I had first considered it for an alternative filter. It just made too much noise for any in house use.
But, I added some hose and PVC pipes to make a powered vacuum out of it.


----------



## Mr Cichlidman (Mar 6, 2010)

HA HA 

Do you rate I could use it as a powerhead for my malawi tank?Any ideas if its waterproof or how to waterproof it?

thanks mate!


----------



## KaiserSousay (Nov 2, 2008)

Would really help if you could give a brand name/model, a picture, or just about any kind of additional information on the pool filter you want to do this with.


----------



## Mr Cichlidman (Mar 6, 2010)

Its a aqua-leisure,same size and look as the one in the pic.


----------



## KaiserSousay (Nov 2, 2008)

The one in the picture pumps 500+gph, so 1800+lph means they are either the same, or very close in pumping ability.
Waterproof, well yes, as long as the O-ring on the top is in good condition.
Have not had any problems with leakage.
It is a noisy brute though.
Only other problem is the water moves through the pump before the filtering, so you could jam the impeller.
Clearing a jam is not a problem, as the cover for the impeller comes off easily.
If you can live with the noise, no reason this wouldn`t work.
I have heard of people finding these at yard sales for $5. I got mine on eBay for $40, delivered, so the price is sure right.
If you do use it, come back with an update, if you would.


----------



## ksk_che_che (Sep 26, 2007)

One problem, to remove the filter the pump has to be above water line or else water will go everywhere when you decide to take the top off. The air relief screw on top will leak water when you want to check for air in the pump. And yes this pump is a noisy son of a gun.
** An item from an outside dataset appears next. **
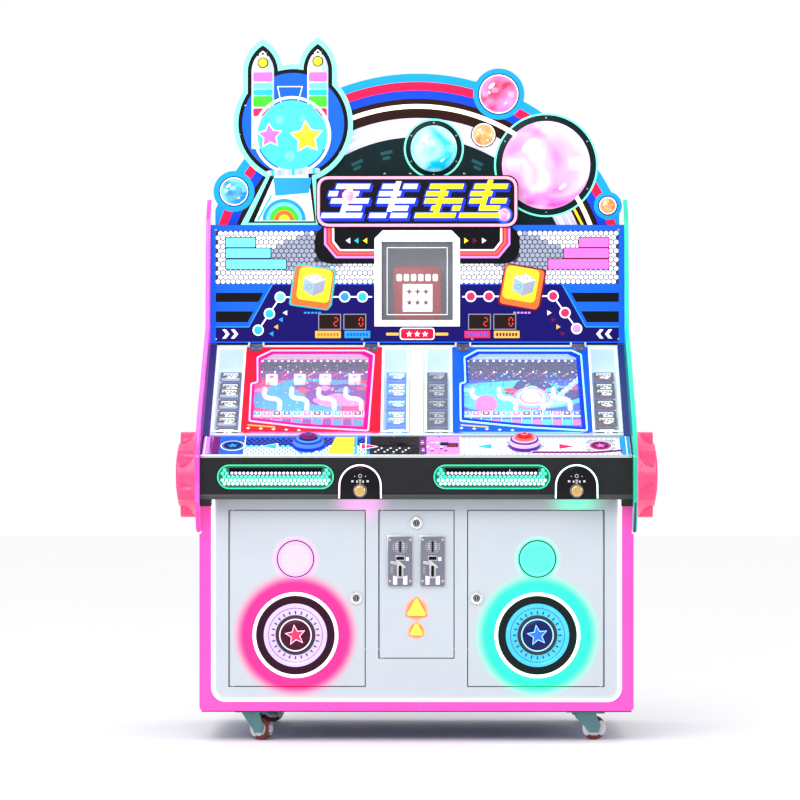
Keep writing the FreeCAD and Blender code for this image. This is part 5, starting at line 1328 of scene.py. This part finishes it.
# Badge and its gold bars under the showcase.
shape_print(piece, bar_points(96, 33, 8), 4, WHITE, BACKBOX, at(0, 1088))
BADGE_RED = printed("badge_red", 205, 12, 55, glow=0.4)
add(piece, slab(bar_points(90, 28, 7), 2.6, 0.6), BADGE_RED, BACKBOX, at(0, 1088))
for dx in (-22, 0, 22):
    shape_print(piece, star_points(9, 3.8, 5, 90), 8, WHITE, BACKBOX, at(dx, 1087))
for sign in (-1, 1):
    add(piece, slab(bar_points(36, 8, 3), 2.4, 0.7), GOLD, BACKBOX, at(sign * 68, 1087))

# The black surround of the title, with its striped band.
surround = rounded([(-283, 1388), (-283, 1281), (283, 1281), (283, 1388)], 58, 12)
left_part = [(x, z) for x, z in surround if x < 0] + [(-WINDOW_HALF, 1281), (-WINDOW_HALF, 1388)]
right_part = [(x, z) for x, z in surround if x > 0] + [(WINDOW_HALF, 1388), (WINDOW_HALF, 1281)]
over = box_points(-WINDOW_HALF, WINDOW_HALF, WINDOW_HIGH, 1388)
for points in (left_part, right_part, over):
    shape_print(piece, points, 4.4, INK_BLACK, BACKBOX)
BAND = ((LILAC, 26), (ROSE, 20.5), (ORANGE, 15), (ROSE, 9.5), (WHITE, 4))
for colour, inward in BAND:
    for sign in (-1, 1):
        run = 30 - inward
        route = [(258 - run, 1384), (258 - run, 1334 + run * 0.35), (226 - run * 0.5, 1296 + run * 0.85),
                 (118, 1296 + run * 0.85)]
        stroke(piece, [(sign * x, z) for x, z in route], 6, 5.4 + 0.02 * inward, colour, BACKBOX)
for x, colour in ((-190, WHITE), (-167, TEAL), (-143, YELLOW), (135, YELLOW), (159, MAROON), (184, WHITE)):
    face = -1 if x < 0 else 1
    points = [(face * 7, 0), (-face * 5, face * 8), (-face * 5, -face * 8)]
    shape_print(piece, points, 5.6, colour, BACKBOX, at(x, 1345))
close_piece(piece, "backbox_print", "root")

# %% Score displays
SEGMENT = [(-4, 0), (-2.6, -1.4), (2.6, -1.4), (4, 0), (2.6, 1.4), (-2.6, 1.4)]
DIGIT_RED = lit("digit_red", ink(215, 30, 20), 0.8)
DIGIT_DARK = finish("digit_window", (0.012, 0.002, 0.002), 0.2, shine=0.2)
DISPLAY_RIM = finish("display_rim", (0.30, 0.30, 0.38), 0.35, metal=0.4)
SEGMENTS = {"0": "abcdef", "2": "abged"}
SEGMENT_AT = {"a": (0, 11, 0), "b": (5, 5.5, 90), "c": (5, -5.5, 90), "d": (0, -11, 0), "e": (-5, -5.5, 90),
              "f": (-5, 5.5, 90), "g": (0, 0, 0)}
piece = open_piece()
for x, digit in ((-241.5, "2"), (-172, "0"), (172, "2"), (241.5, "0")):
    spot = (BACKBOX, at(x, 1121, 4))
    add(piece, holed(bar_points(63, 44, 2), bar_points(58, 39, 1), 1.4), DISPLAY_RIM, *spot)
    add(piece, slab(bar_points(58.5, 39.5, 1), 0.5), DIGIT_DARK, *spot)
    for letter, (dx, dy, turn) in SEGMENT_AT.items():
        if letter in SEGMENTS[digit]:
            add(piece, slab(SEGMENT, 0.9, 0.2, 1), DIGIT_RED, *spot, at(17 + dx, dy, 0, turn))
for x, colour, mark in ((-246, GOLD, ORANGE), (-165, SKY, ROYAL), (166, ROSE, ROYAL), (247, GOLD, MAROON)):
    spot = (BACKBOX, at(x, 1086, 4))
    add(piece, slab(bar_points(71, 20, 2), 0.8, 0.3), colour, *spot)
    for k in range(7):
        shape_print(piece, bar_points(5.5, 9, 1.5), 3.2, mark, *spot, at(-26 + 8.7 * k, 0))
close_piece(piece, "score_faces", "root")

# %% Showcase and its prize
GLASS = finish("showcase_pane", (0.9, 0.95, 1.0), 0.03, amount=0.0, bump=0.0, alpha=0.06)
dress("showcase_glass", GLASS, 0.2)
SHOW_WHITE = finish("showcase_white", (0.86, 0.87, 0.92), 0.35, amount=0.03,
                    glow=(0.8, 0.82, 0.95), strength=0.25)
SHOW_GREY = finish("showcase_inside", (0.25, 0.27, 0.34), 0.4, amount=0.1)
dress("showcase_frame", SHOW_WHITE, 1.5)
repaint("showcase_frame", SHOW_GREY, lambda c: abs(c.x) < 98.5 and c.y > 105 and 1125.5 < c.z < 1342)
# The prize carton's glow is painted light.
PRIZE_RED = finish("prize_red", ink(140, 10, 10), 0.4, amount=0.12, glow=ink(140, 8, 8), strength=0.2)
dress("prize_packs", CARTON)
repaint("prize_packs", PRIZE_RED, lambda c: c.z > 1100)
piece = open_piece()
box_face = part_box("showcase_frame")[0].y + 0.041
prize = upright(box_face)
add(piece, holed(box_points(-84, 84, 1140, 1327), box_points(-82, 82, 1142, 1325), 0.8), WHITE, BACKBOX,
    at(0, 0, -8))
add(piece, slab(box_points(-66, 66, 1128, 1270), 2, 0.8), PRIZE_RED, prize)
shape_print(piece, box_points(-40, 42, 1150, 1226), 8, WHITE, prize)
for k in range(6):
    add(piece, slab(bar_points(15, 20, 4), 3.2, 0.6), SHOW_WHITE, prize, at(-50 + 20 * k, 1244))
for row in range(2):
    for k in range(3):
        shape_print(piece, star_points(10, 4, 4 + row, 90), 9, MAROON, prize,
                    at(-22 + 23 * k, 1205 - 30 * row))
close_piece(piece, "prize_face", "root")
print("backbox done")

# %% [markdown]
# ## The arch, its lamps and the title
# The arch carries concentric bands round a dark disc. Each lamp is a cloudy glass-like dome, made
# paler towards its rim by a painted sheen, inside a dark ring. The title plate is a neon-edged board
# with slanted speed stripes, and a plate with two rockets and a porthole stands at the left.

# %% Arch bands
ARCH_BLUE = printed("arch_blue", 20, 150, 240, glow=0.35)
ARCH_RED = printed("arch_red", 250, 20, 70, glow=0.3)
ARCH_DEEP = printed("arch_deep_blue", 10, 66, 212, glow=0.3)
ARCH_BROWN = printed("arch_brown", 38, 10, 5, glow=0.1)
ARCH_LAVENDER = printed("arch_lavender", 200, 195, 225, glow=0.3)
ARCH_DARK = printed("arch_dark", 2, 30, 34, glow=0.1)
FAINT = printed("faint_mark", 30, 80, 84, glow=0.25)
CREAM = lit("cream_led", ink(255, 235, 212), 1.0)
MINT = printed("mint_print", 120, 250, 215, glow=0.6)
ARCH_LOW, ARCH_SIDE, ARCH_MIDDLE = 1390, 558, 1206
LINE_RADII, MARK_RADIUS = (466, 448, 441), 394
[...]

You would have to remove the inlet and return lines from the tank and drain them or raise the pump above water line before you could remove the top of the pump. Unless you install a valve right at each opening this might solve the problem.


----------



## KaiserSousay (Nov 2, 2008)

*You would have to remove the inlet and return lines from the tank and drain them or raise the pump above water line before you could remove the top of the pump. Unless you install a valve right at each opening this might solve the problem.*

Would hope anyone competent enough to think up, and build an alternative filtering system, would be smart enough to understand the obvious.
This would be no more a problem than any canister. 
You would not need to remove intake and return lines for service. 
Canisters have valves, so of course this would need them.
Never tried it, so not sure if restarting would be a problem after service.
As with all canisters, having this sit in a waterproof container would make sense.
For me, this works great as a vacuum system, but is way too loud to use any other way.
OP:
Give us an update on your plans, if you would.


----------



## gracy26 (Feb 19, 2019)

Hello,

I think the power of the pool pump is very high. I have little suggestion the mouth of filter pump where the water filter cover half part with the solid material or any type of capes which control the pressure then it will work according to your tank size. Just my thinking because its filter water in a few minutes & also save many things.
It's just my thinking if agree otherwise one option change your filter pump.
Thanks...


----------